------ DATA
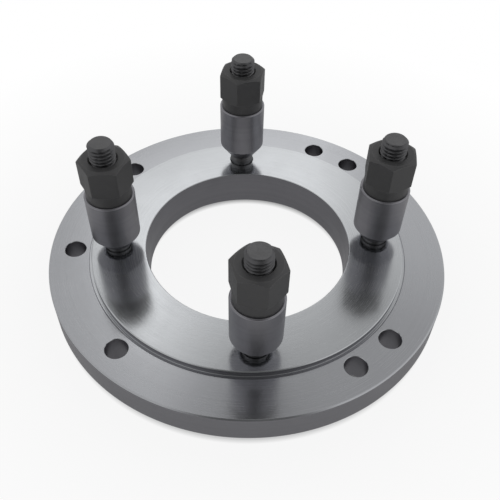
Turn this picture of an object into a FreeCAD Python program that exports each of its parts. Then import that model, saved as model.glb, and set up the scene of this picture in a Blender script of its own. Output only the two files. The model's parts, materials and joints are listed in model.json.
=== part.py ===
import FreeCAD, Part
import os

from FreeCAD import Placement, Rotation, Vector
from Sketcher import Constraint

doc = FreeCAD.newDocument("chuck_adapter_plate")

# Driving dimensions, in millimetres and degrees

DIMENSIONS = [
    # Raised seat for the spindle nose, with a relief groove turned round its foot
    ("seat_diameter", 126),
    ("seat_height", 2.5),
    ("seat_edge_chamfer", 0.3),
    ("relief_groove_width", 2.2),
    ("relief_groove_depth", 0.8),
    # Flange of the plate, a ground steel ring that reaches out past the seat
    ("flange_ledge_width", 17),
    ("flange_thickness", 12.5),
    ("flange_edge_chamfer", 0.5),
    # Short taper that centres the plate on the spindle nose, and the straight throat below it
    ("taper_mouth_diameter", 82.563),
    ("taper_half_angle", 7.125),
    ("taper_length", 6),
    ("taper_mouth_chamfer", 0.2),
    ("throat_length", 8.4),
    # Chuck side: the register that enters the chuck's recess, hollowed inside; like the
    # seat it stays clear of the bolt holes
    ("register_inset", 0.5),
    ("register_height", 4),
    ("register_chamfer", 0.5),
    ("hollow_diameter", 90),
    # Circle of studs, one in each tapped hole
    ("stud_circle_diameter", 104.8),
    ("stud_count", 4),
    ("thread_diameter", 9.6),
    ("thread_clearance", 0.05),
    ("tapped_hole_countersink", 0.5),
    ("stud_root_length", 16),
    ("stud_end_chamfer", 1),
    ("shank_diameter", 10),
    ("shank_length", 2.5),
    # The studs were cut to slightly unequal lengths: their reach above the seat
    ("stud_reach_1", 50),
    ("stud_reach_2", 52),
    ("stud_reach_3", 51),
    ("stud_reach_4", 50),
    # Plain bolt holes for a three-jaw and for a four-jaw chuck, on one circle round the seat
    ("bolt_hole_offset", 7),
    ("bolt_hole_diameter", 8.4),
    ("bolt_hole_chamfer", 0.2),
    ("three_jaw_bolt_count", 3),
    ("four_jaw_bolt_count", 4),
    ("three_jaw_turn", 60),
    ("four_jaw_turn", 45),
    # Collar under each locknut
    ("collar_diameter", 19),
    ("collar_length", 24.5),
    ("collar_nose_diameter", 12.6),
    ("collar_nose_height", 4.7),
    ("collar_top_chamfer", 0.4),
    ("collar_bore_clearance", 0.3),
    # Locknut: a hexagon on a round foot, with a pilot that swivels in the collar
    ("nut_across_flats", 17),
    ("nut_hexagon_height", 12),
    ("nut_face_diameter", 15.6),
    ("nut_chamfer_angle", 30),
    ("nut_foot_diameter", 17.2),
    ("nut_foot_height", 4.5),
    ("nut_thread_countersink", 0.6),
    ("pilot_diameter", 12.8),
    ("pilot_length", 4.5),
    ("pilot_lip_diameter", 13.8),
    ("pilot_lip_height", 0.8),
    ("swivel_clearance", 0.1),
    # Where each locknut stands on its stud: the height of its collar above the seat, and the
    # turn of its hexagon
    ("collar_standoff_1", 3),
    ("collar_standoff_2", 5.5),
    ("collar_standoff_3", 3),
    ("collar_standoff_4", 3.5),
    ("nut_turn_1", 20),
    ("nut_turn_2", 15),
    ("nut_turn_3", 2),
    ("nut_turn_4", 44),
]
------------
# CHALLENGE
Reprint the data above from the opening line to the line holding "# Driving dimensions, in", inclusive, and nothing else.

# OUTPUT FOR THIS TASK
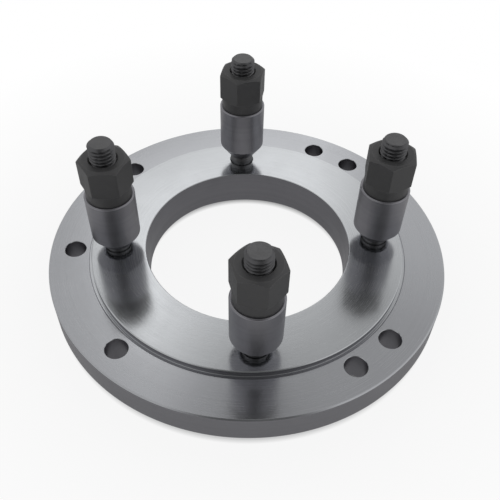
Turn this picture of an object into a FreeCAD Python program that exports each of its parts. Then import that model, saved as model.glb, and set up the scene of this picture in a Blender script of its own. Output only the two files. The model's parts, materials and joints are listed in model.json.
=== part.py ===
import FreeCAD, Part
import os

from FreeCAD import Placement, Rotation, Vector
from Sketcher import Constraint

doc = FreeCAD.newDocument("chuck_adapter_plate")

# Driving dimensions, in millimetres and degrees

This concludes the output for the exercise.